Ce n’est pas tant par manque d’idées qu’Issozet Ngondet, ce natif de Makokou, sort de là par la petite porte. Mais c’est bien parce qu’il était préoccupé de plaire à l’entourage incompétent de Boa afin de lui permettre d’avoir droit à la retraite des Premiers ministres (75 millions de Fcfa/an).

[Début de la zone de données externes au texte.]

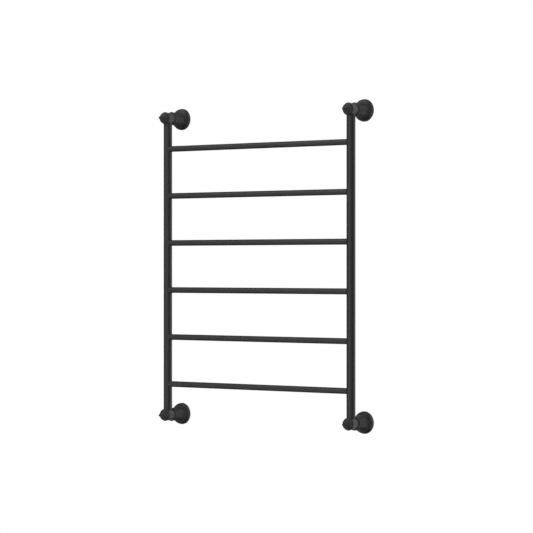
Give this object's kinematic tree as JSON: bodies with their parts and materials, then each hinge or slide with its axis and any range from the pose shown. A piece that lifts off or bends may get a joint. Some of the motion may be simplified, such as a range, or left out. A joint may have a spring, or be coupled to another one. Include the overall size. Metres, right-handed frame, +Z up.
{
  "type": "towel warmer rack",
  "caption": "Wall-mounted heated towel ladder: round cross bars between two upright rails, on turned stand-off brackets with bell-shaped covers and pointed finials.",
  "frame": {"origin": "on the wall plane, midway between the four brackets' axes", "axes": "+Z up, +X to the right as seen from the room, +Y into the wall; the room is towards -Y"},
  "size_m": [0.6338, 0.0954, 0.8258],
  "materials": {
    "rail_finish": "satin black powder coat",
    "bar_finish": "satin black powder coat",
    "hub_finish": "satin black powder coat",
    "finial_finish": "satin black powder coat",
    "bell_finish": "satin black powder coat",
    "stem_steel": "black oxide",
    "plate_zinc": "zinc plated",
    "stud_steel": "bright steel",
    "screw_steel": "black oxide",
    "ring_rubber": "matte",
    "grommet_rubber": "matte",
    "seal_rubber": "matte moulded silicone",
    "cable_silicone": "silicone jacket",
    "splice_sleeve": "heat-shrink sleeve",
    "cutout_case": "glass-filled sleeve"
  },
  "bodies": {
    "wall_plates": {"top_left_wall_plate": "plate_zinc", "top_right_wall_plate": "plate_zinc", "bottom_left_wall_plate": "plate_zinc", "bottom_right_wall_plate": "plate_zinc", "lead_grommet": "grommet_rubber"},
    "rack": {"left_rail": "rail_finish", "right_rail": "rail_finish", "bar_1": "bar_finish", "bar_2": "bar_finish", "bar_3": "bar_finish", "bar_4": "bar_finish", "bar_5": "bar_finish", "bar_6": "bar_finish", "top_left_hub": "hub_finish", "top_left_finial": "finial_finish", "top_left_stem": "stem_steel", "top_left_neck_ring": "ring_rubber", "top_left_bell_cover": "bell_finish", "top_right_hub": "hub_finish", "top_right_finial": "finial_finish", "top_right_stem": "stem_steel", "top_right_neck_ring": "ring_rubber", "top_right_bell_cover": "bell_finish", "bottom_left_hub": "hub_finish", "bottom_left_finial": "finial_finish", "bottom_left_stem": "stem_steel", "bottom_left_neck_ring": "ring_rubber", "bottom_left_bell_cover": "bell_finish", "bottom_right_hub": "hub_finish", "bottom_right_finial": "finial_finish", "bottom_right_stem": "stem_steel", "bottom_right_neck_ring": "ring_rubber", "bottom_right_bell_cover": "bell_finish", "finial_studs": "stud_steel", "lock_screws": "screw_steel", "heating_cable": "cable_silicone", "lead_splice": "splice_sleeve", "thermal_cutout": "cutout_case", "cable_end_seal": "seal_rubber"}
  },
  "joints": [
    {"name": "lift_off", "type": "slide", "parent": "wall_plates", "child": "rack", "axis": [0, -1, 0], "range_m": [0, 0.024]}
  ]
}
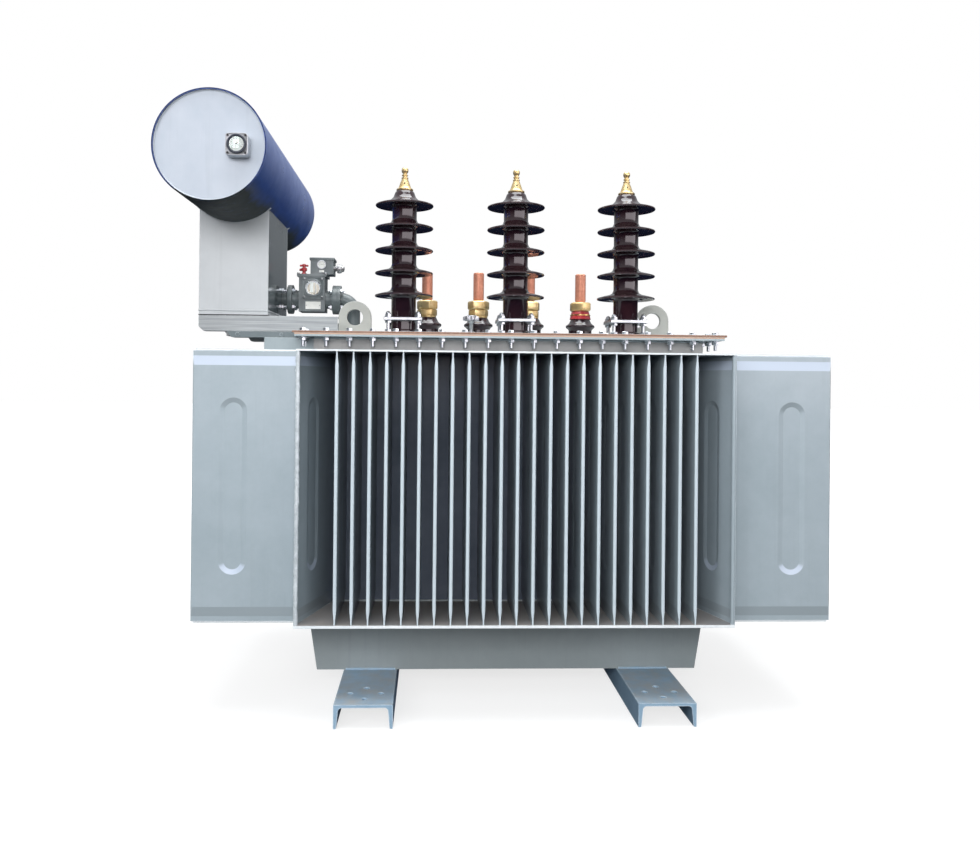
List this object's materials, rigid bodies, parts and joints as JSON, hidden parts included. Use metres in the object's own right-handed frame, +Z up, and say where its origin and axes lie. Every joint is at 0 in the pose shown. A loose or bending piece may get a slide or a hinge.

Alors qu’il lorgnait le perchoir de l’Assemblée nationale ou une autre institution au regard des fonctions de PM qu’il a exercées, grande a été sa surprise d’apprendre qu’il sera plutôt casé comme médiateur de la République. Son entourage familial et politique a crié au scandale, non sans manqué de parler d’« ingratitude », considérant que leur parent a subi trop d’humiliations jusqu’à couvrir les mensonges de Rabat sur la santé réelle de Boa. Une belle manière de le remercier en monnaie de singe.